Hóspede II



Falta de ar pelo amor partido, sem bilhete, 29 anos atrás. Leve asfixia, leve melancolia, leve arrependimento sob a garoa fina e quase fria. Ele mandara o amor partir. Partir reto, sem olhar para trás, sem derramar lágrima, sem se deixar levar pelas nuvens obscuras da falsa esperança. Cretina.

Chega ao topo da serra bela e fria, quase no final da estreita estrada, a subida contornada por cerca viva que se transformava em um diário, onde letras, vírgulas, parágrafos pareciam incorporar os fios de metal entre os moirões. Piso de pedras. No final da subida um pátio, não muito grande, com antigas, muito antigas, marcas de pneus. Bem em frente, uma pequena casa de hóspede, em madeira e telha colonial.

O motor V8 silencioso do carro corta o silêncio opaco daquele lugar que já fora mágico, 29 anos atrás. Havia ecos, de vozes relembradas, remexidas, requentadas. Havia ecos de longos e apaixonados beijos entre os pinheiros que naquela manhã sem vento pareciam estafados, parados, quietos. Como ele.
Escadaria rústica bem à frente. Canil, horta, um pequeno curral, lembrança da canção do vento. A escadaria próxima ao pico do morro onde havia vida. Gado, cães, galos, noites, quintais. Havia vida, galochas, lama, tombos, gargalhadas, amor. Quatro letras que não choram, ele costumava dizer, 29 anos atrás.

Na descida, mais árvores, vento, curral, horta, canil, pátio, som do motor V8 se confunde com o som ensurdecedor do silêncio. A esquerda, a casa. Grande, gentil, hospitaleira. A porta, a copa, a cozinha. Vazias. Nas paredes, manchas de armários que há tempos eram abertos e fechados frenética e alegremente.  Depois da cozinha um pequeno banheiro e a sala de estar. Vazios.

Ecos do leve falatório. Que dia lindo; também acho; vou comprar os jornais; vai chover forte hoje, que bom; eu te amo; também te amo; para sempre; claro; bom dia, senhora; bom dia, senhor; bom dia, bom rapaz.
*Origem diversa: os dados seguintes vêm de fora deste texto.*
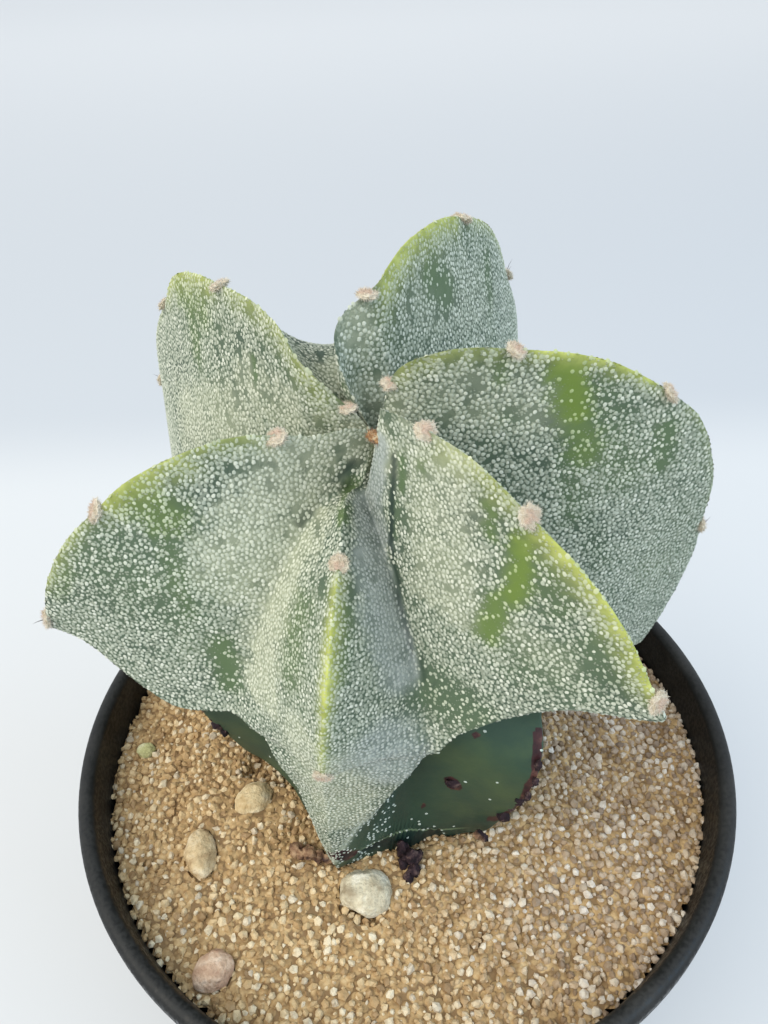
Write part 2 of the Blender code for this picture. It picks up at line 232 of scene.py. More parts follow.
def makeDotGroup():
    # fine round dots whose number and size follow Cover
    group, start, end = startGroup(
        "woolDots",
        (("Place", "NodeSocketVector", None), ("Scale", "NodeSocketFloat", 1500.0),
         ("Cover", "NodeSocketFloat", 0.5)),
        (("Mask", "NodeSocketFloat"), ("Height", "NodeSocketFloat")))
    cells = addNode(group, "ShaderNodeTexVoronoi", {
        "Vector": start.outputs["Place"], "Scale": start.outputs["Scale"]})
    distance = cells.outputs["Distance"]
    reach = scaled(group, start.outputs["Cover"], 0.62)
    inside = maths(group, "SUBTRACT", reach, distance)
    mask = spread(group, inside, -0.06, 0.12)
    group.links.new(mask, end.inputs["Mask"])
    height = maths(group, "SUBTRACT", 1.0, distance)
    group.links.new(scaled(group, height, mask), end.inputs["Height"])
    return group


mottleGroup = makeMottleGroup()
dotGroup = makeDotGroup()


def mottle(tree, place, scale, contrast=1.0):
    node = addNode(tree, "ShaderNodeGroup", node_tree=mottleGroup)
    tree.links.new(place, node.inputs["Place"])
    node.inputs["Scale"].default_value = scale
    node.inputs["Contrast"].default_value = contrast
    return node.outputs["Value"]


def dots(tree, place, scale, cover):
    node = addNode(tree, "ShaderNodeGroup", node_tree=dotGroup)
    tree.links.new(place, node.inputs["Place"])
    node.inputs["Scale"].default_value = scale
    if isinstance(cover, bpy.types.NodeSocket):
        tree.links.new(cover, node.inputs["Cover"])
    else:
        node.inputs["Cover"].default_value = cover
    return node.outputs


def addBump(tree, shader, height, distance, strength=1.0):
    bump = addNode(tree, "ShaderNodeBump", {
        "Height": height, "Distance": distance, "Strength": strength})
    tree.links.new(bump.outputs["Normal"], shader.inputs["Normal"])


# The plant's body: the frame's six-ribbed form with finer faces, its skirt and back ribs
# set a little closer to the photo

plant = {
    "crown": Vector((-0.0061, -0.0032, 0.1512)),
    "lean": Vector((-0.069, -0.232, 1.0)).normalized(),
    "centreDepth": 0.0262,
    "crownShift": Vector((0.0036, 0.0004, 0.0)),
    "shiftEnds": 15,
    "columnsPerRib": 50,
    "rings": 220,
    "ringShares": (0.62, 0.74),     # shares of the rings above the skirt's edge and across it
    "skirtAngle": 126,
    "skirtSpread": 5,
    "rootedSpread": 8,
    "curlEnds": 20,
    "ridgeFade": (125, 150),
    "valleyFade": (156, 180),
    "cornerSpread": 13,
    "grooveStarts": (4, 40),
    "deepen": 0.35,                 # how far a shallow valley deepens towards the skirt
    "deepenAt": (70, 100),
    "upright": (84, 122),
    "ridgeStarts": (2, 10),
    "crenation": 0.0007,            # how far the ridge swells between its areoles
    "notch": 7,
    "fullness": 0.10,
    "deepest": 0.97,                # the groove stays this far within the ridge
    "ridgeRound": 0.020,            # how softly the ridges and grooves turn
    "grooveRound": 0.012,
    "lumpsStart": (3, 12),
    "lumps": 0.00030,
    "lumpScale": 95,
    "grain": 0.00008,
    "grainScale": 520,
    "tuckDepth": 0.0013,
    "feltBelow": 0.140,             # lower than this the felt keeps to the front rib
}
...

Colada a sala de estar o salão de jantar. Colonial como toda a casa. Também vazio. Mais ecos, muitos. Vozes, risos, planos, angústias, camaradagem, afeto, um choro de criança, o trote do cavalo manso, a brisa do amor perfeito, os sonhos, as memórias, as reflexões. O motor V8 em marcha lenta empurra o carro devagar em direção ao passado que o homem clama se fazer presente, mesmo que não existam ampulhetas invertidas nessa vida. Tosca, linda. Vida.
Janelões. Vista da mata, cheiro de eucalipto, chuva em terra molhada, alguma neblina, estrelas radiantes, luar, o som incessante do riacho que lembrava uma clave de sol.

Andar de cima. Mais quartos. Vazios. Sossego, canto da cigarra no fim de tarde. Brisa fria, fome, sono, sonhos, mais sonhos. O que será de mim?, pergunta o homem com o carro parado, motor V8 em marcha lenta, obediente.
Deixa o carro, porta aberta, sobe e desce os degraus, as duas salas desertas, a copa, a cozinha, o pátio, as antigas marcas de pneus. A subida se faz descida, contornada de cerca viva, que leva ao quase final da estreita estrada.

Entra no carro, manobra, desce o caminho. Asfalto. O motor V8 ruge, o carro parte em alta velocidade. Alívio, angústia, terror, êxtase, o pé mais fundo no acelerador na grande reta, 230, 270 quilômetros por hora como se quisesse acelerar as partículas e voltar no tempo.

Tempo, aliado que faz esquecer, vilão que despeja lembranças. Tempo, vida, saudade do ferro velho existencial deixado lá, 29 anos atrás, fingindo que nada aconteceu. Mas tudo aconteceu. Só ele não percebeu.